悩んだら、基本iDeCoファースト、つみたてNISAセカンドで

 さて、ここまでの4つのアドバイスを、あなたが聞いていただけるのであれば、最後に4つのアドバイスを実行する「器」を二つ紹介しておきましょう。

 一つはiDeCo、もう一つはつみたてNISAです。

 iDeCoは年27.6万円(企業年金のない会社員の場合。公務員と企業年金のある会社員は年14.4万円)、つみたてNISAは年40万円を投資枠上限としています。そして、最初にまとめて100万円入金するようなスタートはできません。どちらも定期的な積み立てを行うことを原則としています。

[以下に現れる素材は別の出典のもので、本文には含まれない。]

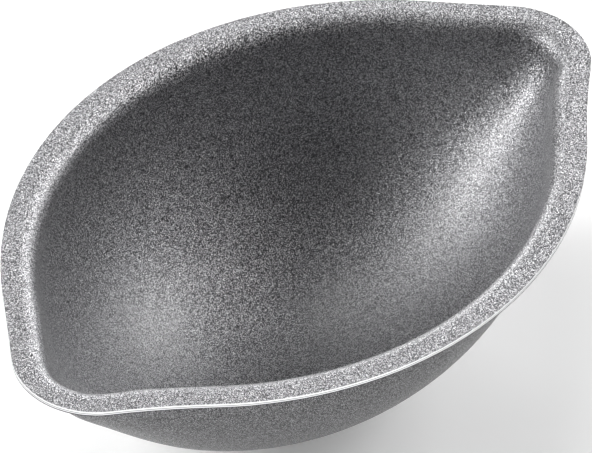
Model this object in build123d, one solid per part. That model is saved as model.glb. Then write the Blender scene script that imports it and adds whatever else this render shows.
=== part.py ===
"""Lemon cake mold: one sheet-steel pressing with a flake non-stick coat on each face.

X runs from tip to tip, Y across, Z up. The origin is under the middle of the mold, on the surface that it stands on.
"""
from build123d import *
from math import cos, hypot, pi, sin, sqrt
import os

# Driving dimensions, mm
LENGTH = 105.0          # over the flange, tip to tip
WIDTH = 70.3            # over the flange, across the body
SHEET = 0.7             # steel
COAT = 0.05             # each non-stick coat
DEPTH = 31.5            # steel's upper face, flange to the bottom of the bowl

TIP_RADIUS = 11.5       # round end of the flange
TIP_SHIFT = -2.0        # the tips sit off the body's middle line
BODY_RADIUS = 53.6      # long arcs of the flange
HOLLOW_FAR = 600.0      # shallow hollows between tip and body, on the +Y side
HOLLOW_NEAR = 108.0     # and on the -Y side

MOUTH_INSET = 4.8       # edge of the flange to the steel's upper wall
FOLD_RADIUS = 2.5       # steel's upper face, from flange to wall
KEEL_POWER = 0.8        # depth falls towards the tips as this power of the width

LEVELS = 12             # horizontal sections of the bowl, above its lowest point
AROUND = 56             # points on each section
CORE_HEIGHT = 40.0      # block that the layers are cut from

TOP = DEPTH + SHEET + COAT      # steel's upper face, with the lowest skin standing on Z = 0
EQUATOR = TOP + COAT            # plane where every skin of the bowl is widest and upright


class Side:
    """One long side of the lemon outline: tip circle, hollow and body arc, each tangent to the next."""

    def __init__(self, inset, hollow, shift):
        self.tip_r = TIP_RADIUS - inset
        self.body_r = BODY_RADIUS - inset
        self.hollow_r = hollow + inset
        self.tip = (LENGTH / 2 - TIP_RADIUS, shift)
        self.body = (0.0, WIDTH / 2 - BODY_RADIUS)
        # The hollow's centre is one radius off both circles.
        dx, dy = self.tip[0] - self.body[0], self.tip[1] - self.body[1]
        gap = hypot(dx, dy)
        to_body, to_tip = self.body_r + self.hollow_r, self.tip_r + self.hollow_r
        along = (to_body**2 - to_tip**2 + gap**2) / (2 * gap)
        off = sqrt(to_body**2 - along**2)
        self.hollow = (self.body[0] + (along * dx - off * dy) / gap, self.body[1] + (along * dy + off * dx) / gap)
        self.tip_end = self.toward_hollow(self.tip, self.tip_r)
        self.body_end = self.toward_hollow(self.body, self.body_r)

    def toward_hollow(self, centre, radius):
        dx, dy = self.hollow[0] - centre[0], self.hollow[1] - centre[1]
        reach = hypot(dx, dy)
        return centre[0] + radius * dx / reach, centre[1] + radius * dy / reach

    def reach(self):
        return self.tip[0] + self.tip_r

    def height(self, x):
        """Distance from the X axis to this side."""
        x = min(abs(x), self.reach())
        if x <= self.body_end[0]:
            return self.body[1] + sqrt(self.body_r**2 - x**2)
        if x <= self.tip_end[0]:
            return self.hollow[1] - sqrt(self.hollow_r**2 - (x - self.hollow[0]) ** 2)
        return self.tip[1] + sqrt(max(self.tip_r**2 - (x - self.tip[0]) ** 2, 0.0))


def sides(inset):
    """The far side, and the near side as if it were mirrored to +Y."""
    return Side(inset, HOLLOW_FAR, TIP_SHIFT), Side(inset, HOLLOW_NEAR, -TIP_SHIFT)


def outline():
    """The flange's cut edge, all tangent arcs."""
    edges = []
    for side, up in zip(sides(0.0), (1, -1)):
        crown = (0.0, up * WIDTH / 2)
        for end in (1, -1):
            body_end = (end * side.body_end[0], up * side.body_end[1])
            tip_end = (end * side.tip_end[0], up * side.tip_end[1])
            nose = (end * LENGTH / 2, up * side.tip[1])
            edges.append(arc(crown, body_end, (0.0, up * side.body[1]), side.body_r))
            edges.append(arc(body_end, tip_end, (end * side.hollow[0], up * side.hollow[1]), side.hollow_r))
            edges.append(arc(tip_end, nose, (end * side.tip[0], up * side.tip[1]), side.tip_r))
    return make_face(Wire(edges))


def arc(start, end, centre, radius):
    """The short arc between two points of a circle."""
    mx, my = (start[0] + end[0]) / 2 - centre[0], (start[1] + end[1]) / 2 - centre[1]
    k = radius / hypot(mx, my)
    return ThreePointArc(start, (centre[0] + k * mx, centre[1] + k * my), end)


def bowl(level):
    """The hollow over the skin that lies this far above the steel's upper face."""
    far, near = sides(MOUTH_INSET + level)
    lowest = EQUATOR - TOP + DEPTH - level

    def half_width(x):
        return (far.height(x) + near.height(x)) / 2

    def middle(x):
        return (far.height(x) - near.height(x)) / 2

    def depth(x):
        return lowest * (half_width(x) / half_width(0.0)) ** KEEL_POWER

    def end_at(drop):
        """How far along X the keel is still this deep."""
        low, high = 0.0, far.reach()
        for _ in range(50):
            x = (low + high) / 2
            low, high = (x, high) if depth(x) > drop else (low, x)
        return low

    def section(drop):
        end = end_at(drop)
        points = []
        for k in range(AROUND):
            turn = 2 * pi * k / AROUND
            x = end * cos(turn)
            open_part = sqrt(max(1 - (drop / max(depth(x), drop, 1e-9)) ** 2, 0.0))
            across = half_width(x) * open_part * (1 if sin(turn) >= 0 else -1)
            points.append((x, middle(x) + across, EQUATOR - drop))
        # The same share of the turn on every section, so that the points line up down the bowl.
        shares = [k / AROUND for k in range(AROUND + 1)]
        return make_face(Wire(Edge.make_spline(points, periodic=True, parameters=shares)))

    drops = [lowest * sin(pi / 2 * k / LEVELS) for k in range(LEVELS)]
    return loft([section(drop) for drop in drops] + [Vertex(0, middle(0.0), EQUATOR - lowest)])


def core(level):
    """What would fill the mold's underside up to this level: a block with the bowl sunk in it and its lip rounded."""
    block = Pos(0, 0, TOP + level - CORE_HEIGHT) * extrude(outline(), CORE_HEIGHT)
    sunk = block - bowl(level)
    lip = sunk.faces().filter_by(Axis.Z).sort_by(Axis.Z)[-1].inner_wires()[0].edges()
    return fillet(lip, FOLD_RADIUS + level)


def layer(upper, lower):
    """The sheet between two levels."""
    return core(upper) - core(lower)


nodes = {
    "steel_shell": layer(0.0, -SHEET),
    "interior_coating": layer(COAT, 0.0),
    "exterior_coating": layer(-SHEET, -SHEET - COAT),
}
os.makedirs("parts", exist_ok=True)
for name, part in nodes.items():
    export_step(part, f"parts/{name}.step")
    print(name, len(part.solids()), round(part.volume, 1), part.bounding_box())
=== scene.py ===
import bpy
from math import pi, radians
from mathutils import Matrix, Vector


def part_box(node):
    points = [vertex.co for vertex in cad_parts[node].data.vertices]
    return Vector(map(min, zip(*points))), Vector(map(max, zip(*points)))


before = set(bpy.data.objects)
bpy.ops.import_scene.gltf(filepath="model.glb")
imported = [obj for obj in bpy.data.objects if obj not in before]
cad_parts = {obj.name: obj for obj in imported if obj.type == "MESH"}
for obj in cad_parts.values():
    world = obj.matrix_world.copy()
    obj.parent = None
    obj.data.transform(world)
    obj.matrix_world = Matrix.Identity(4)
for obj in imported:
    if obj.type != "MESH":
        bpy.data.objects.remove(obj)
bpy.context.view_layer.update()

# Steel shell
# One blank of cold-rolled low-carbon steel sheet, drawn into the bowl in one hit and then trimmed round the
# flange in a press. The coats cover both its faces, so only the trimmed edge shows bare steel.
SHEET = 0.0007                  # thickness, metres
RIM_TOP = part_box("steel_shell")[1][2]
# Colours of the bare edge: near-white for painted highlights along it, dark grey for painted shade
STEEL_PAINTED_HIGHLIGHT = "#FAFAFB"
STEEL_PAINTED_SHADE = "#4C4D50"
ARRIS_PAINTED_SHADE = "#404144"
EDGE_HIGHLIGHT_AND_SHADE_BANDS = (                  # share of the sheet, from its top
    (0.0, STEEL_PAINTED_HIGHLIGHT),
    (0.42, STEEL_PAINTED_HIGHLIGHT),
    (0.47, STEEL_PAINTED_SHADE),
    (0.55, STEEL_PAINTED_SHADE),
    (0.6, STEEL_PAINTED_HIGHLIGHT),
    (0.8, STEEL_PAINTED_HIGHLIGHT),
    (0.86, ARRIS_PAINTED_SHADE),
    (1.0, ARRIS_PAINTED_SHADE),
)
BAND_WANDER = 0.08              # share of the sheet by which the bands stray up and down
WANDER_LENGTH = 0.004
SHEARED_ROUGHNESS = 0.26
BROKEN_ROUGHNESS = 0.5
SCORE_SPACING = 0.00035         # twice that of real scores, which are too fine to show
SCORE_STRETCH = (1, 1, 0.15)    # the scores stand upright
SCORE_DEPTH = 0.00004
SCORE_STRENGTH = 0.4


def linear(hex_colour):
    """An sRGB hex colour as linear RGBA."""
    channels = [int(hex_colour[k:k + 2], 16) / 255 for k in (1, 3, 5)]
    return [c / 12.92 if c <= 0.04045 else ((c + 0.055) / 1.055) ** 2.4 for c in channels] + [1.0]


def new_material(name):
    material = bpy.data.materials.new(name)
    material.use_nodes = True
    material.node_tree.nodes.clear()
    return material


def add(owner, kind, settings=None, **inputs):
    """One node of a material or world. An input is named, or numbered as i0, and is a socket or a value."""
    node = owner.node_tree.nodes.new(kind)
    for key, value in (settings or {}).items():
        setattr(node, key, value)
    for key, value in inputs.items():
        numbered = key[0] == "i" and key[1:].isdigit()
        socket = node.inputs[int(key[1:]) if numbered else key.replace("_", " ")]
        if isinstance(value, bpy.types.NodeSocket):
            owner.node_tree.links.new(value, socket)
        else:
            socket.default_value = value
    return node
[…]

iDeCoは原則として毎月一度、つみたてNISAは自分で決めたスケジュールに従います(月イチ購入にしておくと管理は楽だと思います)。

 そしてつみたてNISAとiDeCoの対象商品には投資信託が含まれており、低コストで運用されるバランス型の投資信託を選ぶことができるはずです。

 これはつまり「少額からスタート」「少額積み立て」「バランス型の投資信託で運用」というアドバイスを実行することのできる器ということです。

 さらに実行することは「下がっても売らずに続ける」ことですが、これは何も手を出さず、自動引き落としを続けるだけで実現できます。

 この二つの器を使うことができれば、4つのアドバイスはすべてを満たすことができます。国もこれをねらってiDeCoとつみたてNISAという「器」を用意していると言えます。

 そして、この二つの「器」は税制優遇というメリットを受け取ることができます。国が税収減の可能性を踏まえてもなお、国民に老後資産形成を促すというのですから、乗らない手はありません。そして税収減は、そのままあなたの運用益として上乗せされるわけです。